De rechtbank stelt vast dat eisers niet hebben verzocht om vergoeding van eventuele kosten van de getuigen en dat de eisers, voorzover aanwezig ter zitting, niet om vergoeding van de reiskosten hebben verzocht.
Op grond van de artikelen 8:70, 8:72, 8:74 en 8:75 van de Awb wordt als volgt beslist.
1. verklaart de beroepen gegrond en vernietigt de bestreden besluiten;
2. bepaalt dat aan eisers elk het door hem of haar betaalde griffierecht ten bedrage van € 136,00 wordt vergoed door het azM;
3. veroordeelt verweerder in de kosten van de beroepsprocedure bij de rechtbank, aan de zijde van eisers tezamen begroot op € 966,00 te vergoeden door het azM aan eisers.
Aldus gedaan door mr. H.J.O. Martens, voorzitter, en mrs. R.E. Bakker en F.L.G. Geisel in tegenwoordigheid van mr. I.H.J. van Neer als griffier en in het openbaar uitgesproken op 24 maart 2005 door mr. Martens voornoemd in tegenwoordigheid van voornoemde griffier.
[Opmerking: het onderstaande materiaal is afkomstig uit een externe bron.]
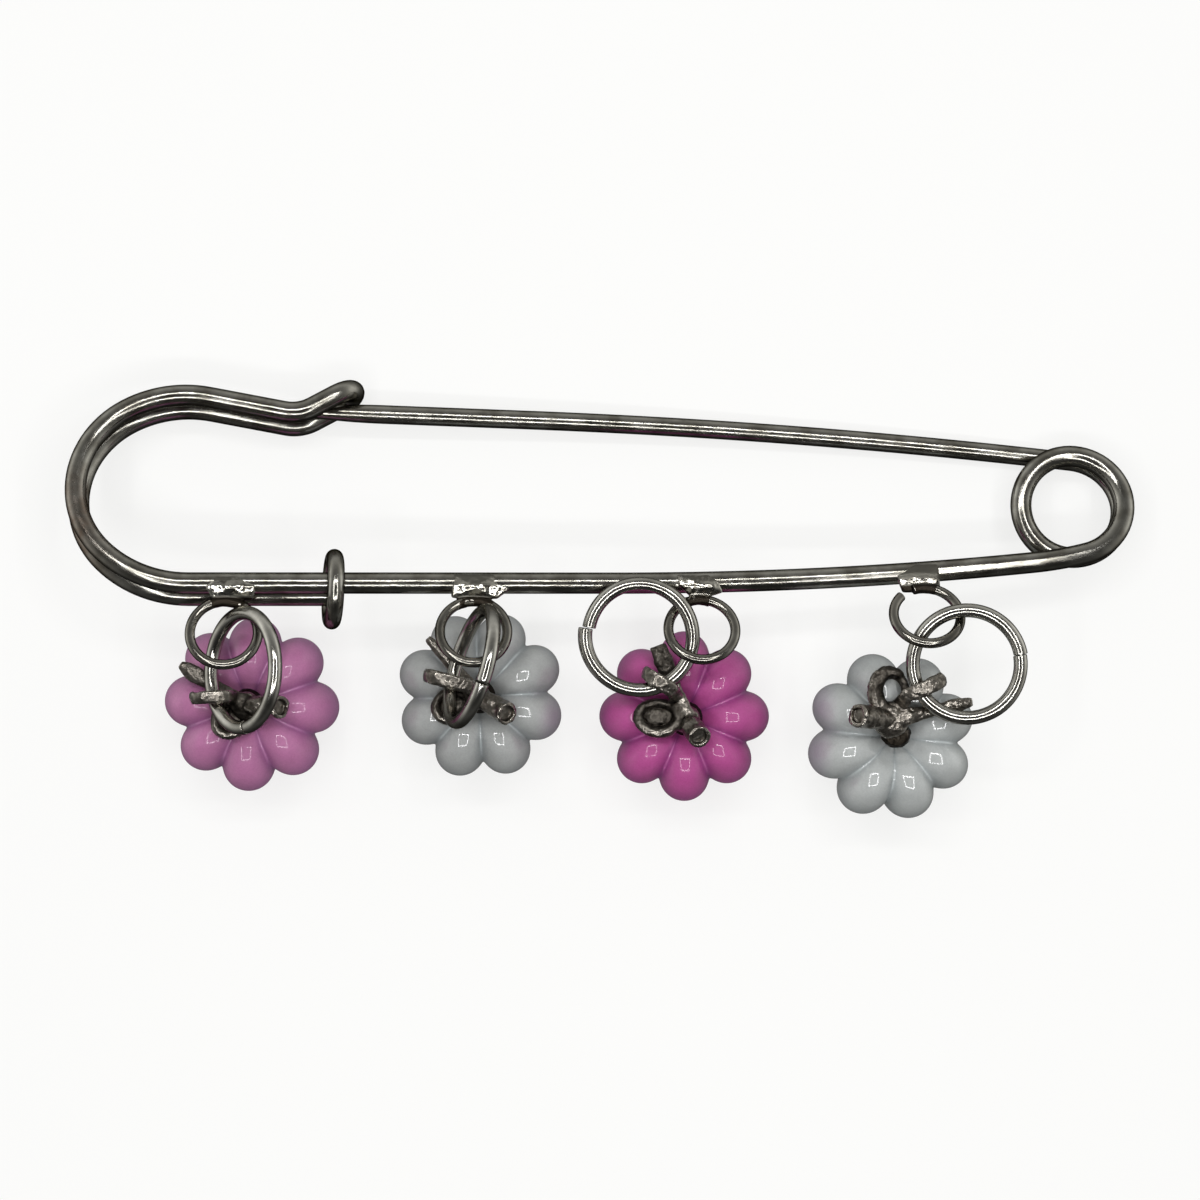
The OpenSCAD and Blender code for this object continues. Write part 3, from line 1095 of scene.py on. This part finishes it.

w.g. I. van Neer w.g. Martens
Voor eensluidend afschrift,
de griffier,
Voor een belanghebbende en het bestuursorgaan staat tegen deze uitspraak het rechtsmiddel hoger beroep open bij de Centrale Raad van Beroep, Postbus 16002, 3500 DA Utrecht.
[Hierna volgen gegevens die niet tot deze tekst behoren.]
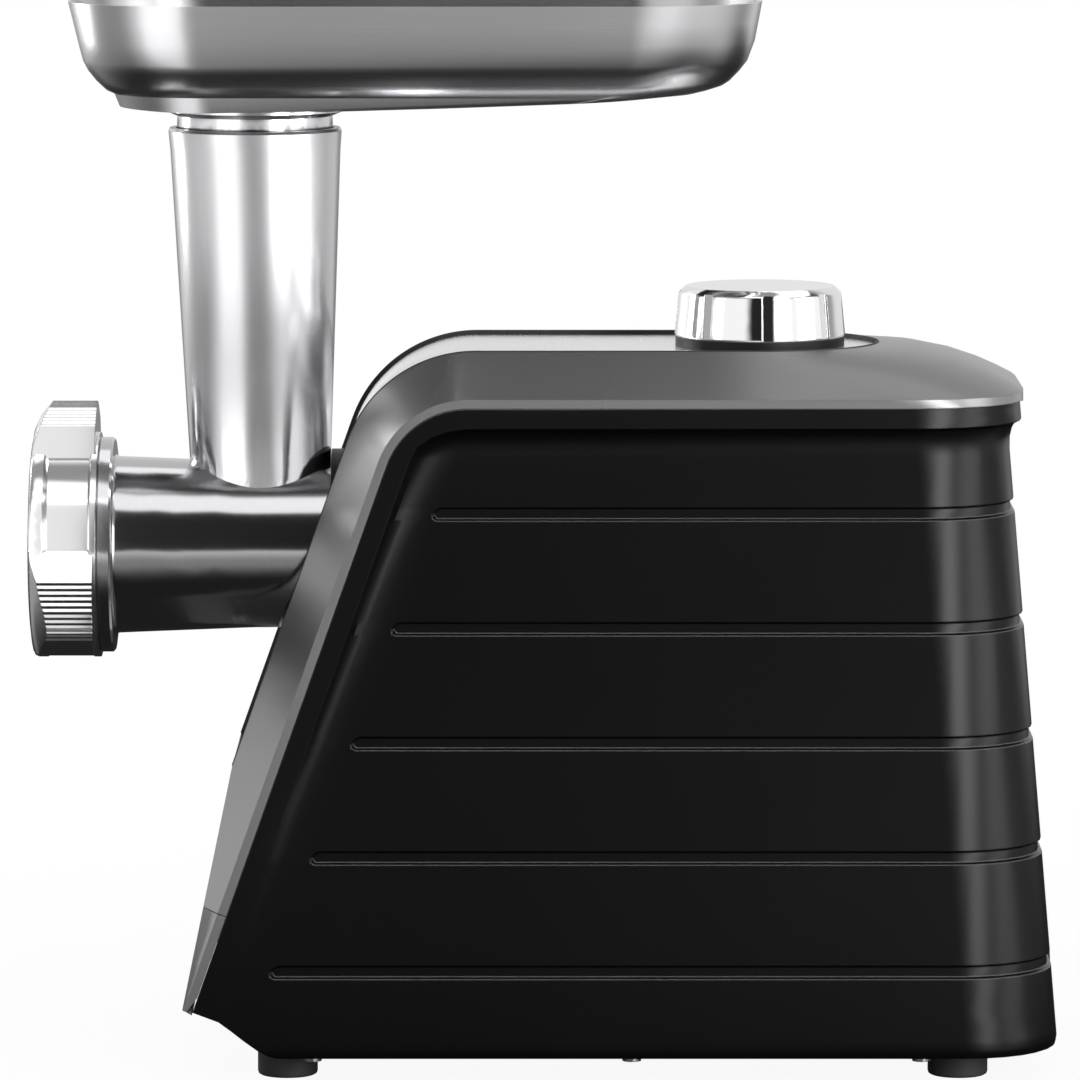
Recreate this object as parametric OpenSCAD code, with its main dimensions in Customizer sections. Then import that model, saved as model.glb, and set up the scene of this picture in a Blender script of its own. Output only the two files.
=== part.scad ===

De termijn voor het instellen van het hoger beroep bedraagt zes weken na de datum van verzending van deze uitspraak.
Bij een spoedeisend belang bestaat voor een belanghebbende en het bestuursorgaan, nadat hoger beroep is ingesteld, tevens de mogelijkheid om de voorzieningenrechter van de Centrale Raad van Beroep te verzoeken een voorlopige voorziening te treffen, als bedoeld in artikel 8:81 van de Algemene wet bestuursrecht.